Ainsi, les idées religieuses n’étant plus aujourd’hui le mobile des conquêtes, nous sommes enclins à négliger leur influence dans les faits des temps passés ou à l’amoindrir. Nous répétons envers les Espagnols un arrêt que le XVIIIe siècle, en cela inspiré par ses passions, a prononcé contre eux sans que la cause fût suffisamment entendue, et nous tenons pour constant que la soif de l’or fut l’unique ressort de leurs entreprises dans le Nouveau-Monde.
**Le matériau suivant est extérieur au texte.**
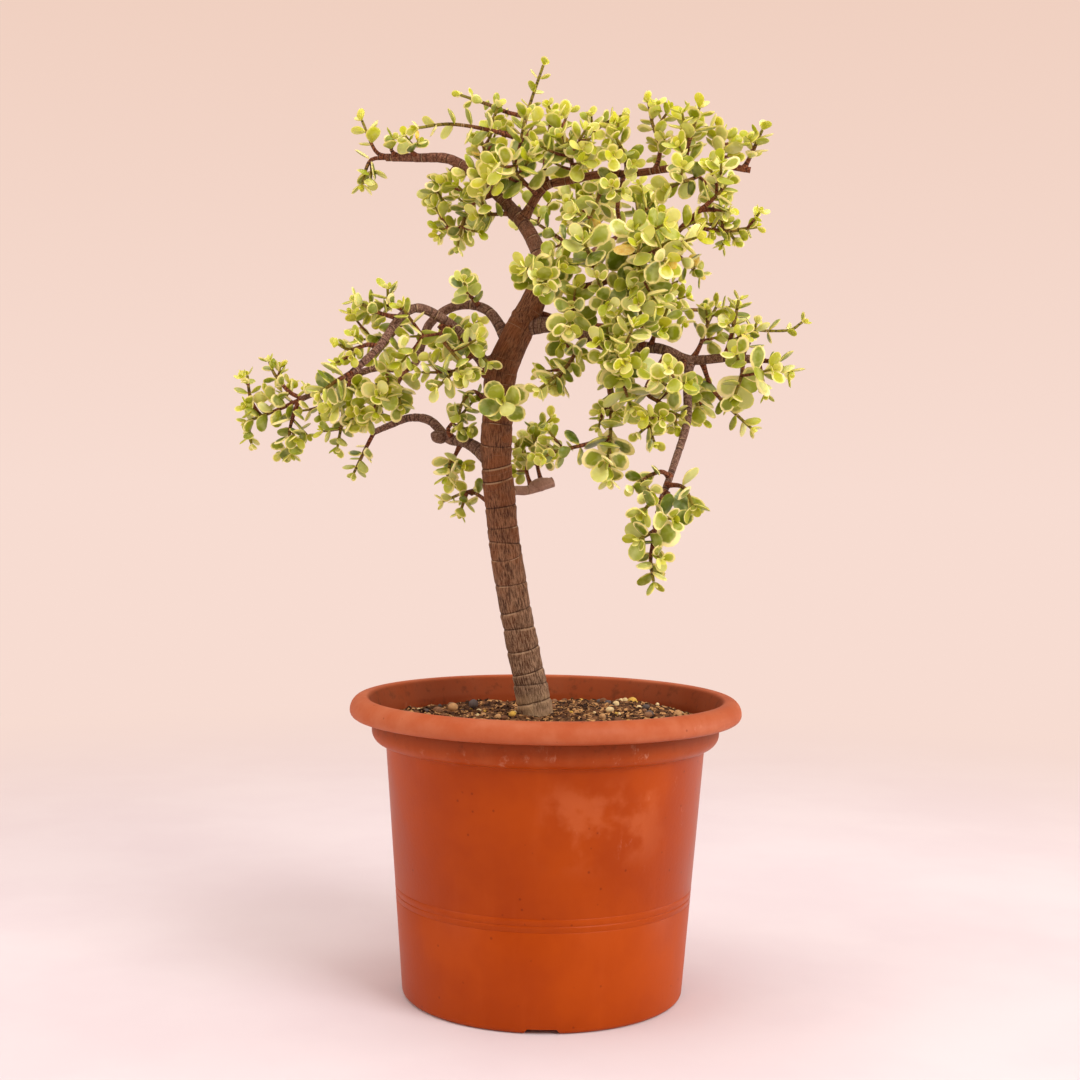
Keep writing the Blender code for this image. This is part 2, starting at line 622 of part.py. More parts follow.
# ---- Build -------------------------------------------------------------------------------------
def make_wood(parts):
    """The trunk and its limbs. Gives each line, with its radii, and each object by name."""
    lines = {}
    items = {}
    bark = finish("bark", (0.150, 0.075, 0.052), 0.85)
    path = trunk_line()
    lines["trunk"] = (path, [trunk_radius(place) for place in path])
    items["trunk"] = tube("trunk", *lines["trunk"], 3, bark, parts)
    young_bark = finish("young_bark", (0.190, 0.070, 0.045), 0.75)
    for name, parent, base, tip, drawn in LIMBS:
        node = f"limb_{name}"
        base *= MM * LIMB_THICKNESS
        tip *= MM * LIMB_THICKNESS
        path = branch_line(lines[parent], drawn, 2, base)
        lines[node] = (path, tapered(path, base, tip))
        items[node] = tube(node, *lines[node], 1, young_bark, parts)
    return lines, items


def make_shoots(parts, lines, items, others):
    """Every twig first, and then the leaves, so that no leaf stands in a twig's way."""
    leaf_green = finish("leaf", (0.250, 0.330, 0.075), 0.45)
    base = TWIG_RADIUS * MM * LIMB_THICKNESS
    tip = TWIG_TIP * MM * LIMB_THICKNESS
    twigs = {}
    for name, parent, leaf, pairs, drawn in SHOOTS:
        node = f"shoot_{name}"
        curve = branch_line(lines[parent], drawn, 4, base)
        lines[node] = (curve, tapered(curve, base, tip))
        stations = twig_stations(curve, pairs)
        path = [place_along(curve, distance)[0] for distance in stations]
        items[node] = tube(node, path, tapered(path, base, tip), 0, leaf_green, parts)
        twigs[node] = (curve, stations, leaf * MM * LEAF_SIZE)
    trees = {node: tree_of(item) for node, item in items.items()}
    trees.update({item.name: tree_of(item) for item in others})
    for node, (curve, stations, leaf_length) in twigs.items():
        neighbours = [tree for other, tree in trees.items() if other != node]
        grow_leaves(items[node], curve, stations, leaf_length, neighbours)
        trees[node] = tree_of(items[node])


def main():
    clear_scene()
    parts = new_collection("potted_elephant_bush")
    cutters = new_collection("cutters")
    make_pot(parts, cutters)
    lines, items = make_wood(parts)
    soil = make_soil(parts, cutters, lines["trunk"][0])
    colours = {"tan": (0.42, 0.30, 0.17), "grey": (0.10, 0.10, 0.11), "yellow": (0.50, 0.36, 0.12)}
    for name, place, half_sizes in STONES:
        make_stone(name, place, half_sizes, tree_of(soil), colours[name], parts)
    make_shoots(parts, lines, items, [soil])


main()
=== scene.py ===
# %% [markdown]
# # A potted elephant bush
# The plant is a small succulent tree. It has one leaning trunk with ring scars, a few crooked
# limbs, and many short red-brown twigs that carry thick round leaves in crossed pairs. Each leaf
# is green in the middle and cream at the edge. It grows in potting mix in a plastic pot.
#
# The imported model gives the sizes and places. Everything is in metres, with +Z up, +X to the
# right and +Y away from the viewer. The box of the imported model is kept, and at the end it is
# printed beside the box of the visual model.
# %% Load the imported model
import math
import random

import bmesh
import bpy
from mathutils import Matrix, Vector, noise
from mathutils.bvhtree import BVHTree
from mathutils.kdtree import KDTree


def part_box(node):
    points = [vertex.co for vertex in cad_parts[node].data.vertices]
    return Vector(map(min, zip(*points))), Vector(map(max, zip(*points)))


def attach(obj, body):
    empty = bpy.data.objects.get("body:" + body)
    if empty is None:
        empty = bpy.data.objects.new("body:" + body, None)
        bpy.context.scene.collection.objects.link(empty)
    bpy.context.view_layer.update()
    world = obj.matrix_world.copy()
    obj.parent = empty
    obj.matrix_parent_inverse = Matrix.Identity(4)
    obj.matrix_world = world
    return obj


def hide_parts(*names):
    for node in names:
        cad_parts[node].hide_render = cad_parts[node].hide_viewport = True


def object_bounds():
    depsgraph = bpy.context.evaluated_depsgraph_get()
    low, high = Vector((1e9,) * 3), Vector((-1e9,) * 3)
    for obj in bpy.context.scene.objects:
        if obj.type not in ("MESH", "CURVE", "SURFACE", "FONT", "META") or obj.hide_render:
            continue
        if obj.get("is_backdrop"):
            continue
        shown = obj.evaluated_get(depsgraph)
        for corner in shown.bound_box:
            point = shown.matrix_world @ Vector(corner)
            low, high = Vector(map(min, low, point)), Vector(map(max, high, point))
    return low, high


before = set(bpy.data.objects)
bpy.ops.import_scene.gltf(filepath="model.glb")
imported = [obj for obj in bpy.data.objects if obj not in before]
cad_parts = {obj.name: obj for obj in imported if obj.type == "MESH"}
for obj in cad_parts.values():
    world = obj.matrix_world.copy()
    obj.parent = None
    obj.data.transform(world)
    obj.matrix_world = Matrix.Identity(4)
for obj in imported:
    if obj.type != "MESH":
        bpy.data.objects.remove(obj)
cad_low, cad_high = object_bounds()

CM = 0.01
MM = 0.001
POLE = 0.001
WELD = 0.00003
print("packed box in mm:", [round(size / MM) for size in cad_high - cad_low])

# %% [markdown]
# ## Small helpers
# An operator acts on everything that is selected, so one piece is made the only selected one
# before each step. In edit mode, parts of a mesh are chosen by a test on their place or normal,
# which is what a person does with the mouse. A finished piece has its place in its mesh, so any
# location or turn that a primitive was given is applied.
# %% Selecting, editing and applying
def mixed(a, b, share):
    """A number or a vector between two others."""
    return a + (b - a) * share


def only(*items):
    """Makes these the only selected objects, and the first one the active one."""
    bpy.ops.object.select_all(action="DESELECT")
    for item in items:
        item.select_set(True)
    bpy.context.view_layer.objects.active = items[0]


def added(name):
    """Names the object that an operator has just added."""
    item = bpy.context.view_layer.objects.active
    item.name = name
    item.data.name = name
    return item


def choose(item, test, kind="faces"):
    """In edit mode, selects the faces or vertices that pass the test."""
    bpy.ops.mesh.select_mode(type={"faces": "FACE", "verts": "VERT"}[kind])
    bpy.ops.mesh.select_all(action="DESELECT")
    shape = bmesh.from_edit_mesh(item.data)
    for part in getattr(shape, kind):
        part.select_set(test(part))
    shape.select_flush_mode()
    bmesh.update_edit_mesh(item.data)


def edit(item):
    only(item)
    bpy.ops.object.mode_set(mode="EDIT")
    bpy.ops.mesh.select_all(action="SELECT")


def stop_editing():
    bpy.ops.object.mode_set(mode="OBJECT")


def apply_modifiers(item):
    only(item)
    for modifier in list(item.modifiers):
        bpy.ops.object.modifier_apply(modifier=modifier.name)


def joined(name, items):
    """Joins pieces whose places are in their meshes into one."""
    only(*items)
    if len(items) > 1:
        bpy.ops.object.join()
    return added(name)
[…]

Je ne prétends pas que l’amour de la richesse, l’espoir de se créer de grandes fortunes et de grandes existences ait été étranger à ces expéditions merveilleuses : il y a des motifs humains dans toutes les actions des hommes ; mais, à la louange de notre espèce, on peut tenir pour certain que toutes les fois qu’il y a eu un déploiement de qualités héroïques quelque temps soutenues, l’homme a obéi à de nobles inspirations. Il répugne de croire que la cupidité seule puisse engendrer des héros. Dans Cortez et dans ses compagnons, il y avait donc mieux que le désir de s’enrichir ou de se faire une position dans les Indes. Autant vaudrait dire que lorsque la France, en 1789, se leva pour prendre en main la cause de la liberté, l’enthousiasme sublime dont la nation était remplie, et qui lui permit de fournir d’une haleine pendant vingt-cinq ans une si glorieuse carrière, n’était point inspiré par un sentiment profond des droits du genre humain, et que les prodiges dont notre patrie a étonné le monde durant un quart de siècle procédaient simplement d’une sotte vanité de bourgeois jaloux des préséances de la noblesse.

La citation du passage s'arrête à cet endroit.